Language matters when communicating about transportation projects. Teach students to spot hedging phrases, numbers without context, and sweeping generalizations. Encouraging precise statements—such as “this estimate has a 95% confidence interval”—helps readers assess reliability. Students should also check whether the communication distinguishes between forecast scenarios and current conditions, and whether it acknowledges data limitations. A strong lesson is to rewrite excerpts in plain language that preserves nuance while avoiding sensationalism. This practice equips learners to hold communicators accountable for accuracy and completeness.
Finally, connect theory to practice with local projects. Have students analyze a nearby proposal, gathering publicly available documents, listening to community reactions, and reviewing any independent analyses. They should document the process, noting who contributed, what data were used, and how conclusions were reached. The objective is not to decide the plan for them but to develop learners’ ability to assess credibility systematically. When students finish, they should be able to articulate a well-supported, balanced assessment that recognizes both potential benefits and possible drawbacks.
Developing media literacy in transportation planning is an ongoing process. Encourage students to track how proposals evolve over time as new data emerge or as public sentiment shifts. They can maintain a personal dossier of sources, summarizing findings and noting changes in conclusions. This habit supports lifelong learning and helps individuals participate more effectively in civic discussions. Emphasize that credibility is not a fixed trait but a result of transparent methods, reproducible results, and a willingness to revise positions in light of new evidence. Students who internalize this stance become thoughtful contributors to public debate.

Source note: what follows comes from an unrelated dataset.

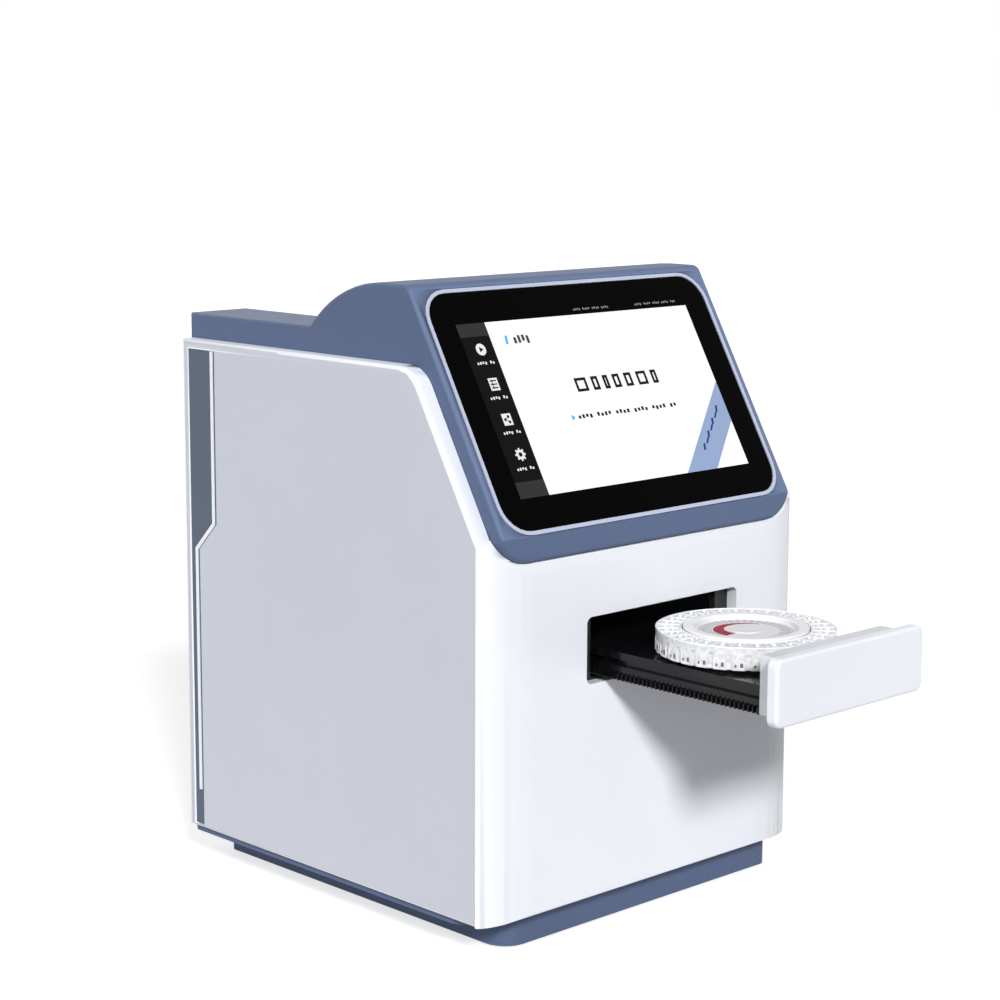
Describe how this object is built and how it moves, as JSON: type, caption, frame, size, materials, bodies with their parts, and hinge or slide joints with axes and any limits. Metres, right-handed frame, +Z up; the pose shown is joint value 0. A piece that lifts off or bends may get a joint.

To conclude, teaching learners to assess credibility requires practice, guidance, and diverse sources. A structured curriculum that blends model analysis, public participation scrutiny, and independent research builds robust critical thinking. By fostering clear evaluation criteria, transparent dialogue, and careful interpretation of visuals and language, educators empower students to navigate transportation planning claims with confidence. The outcome is not only better classrooms but more informed communities capable of making sound, evidence-based decisions for the common good.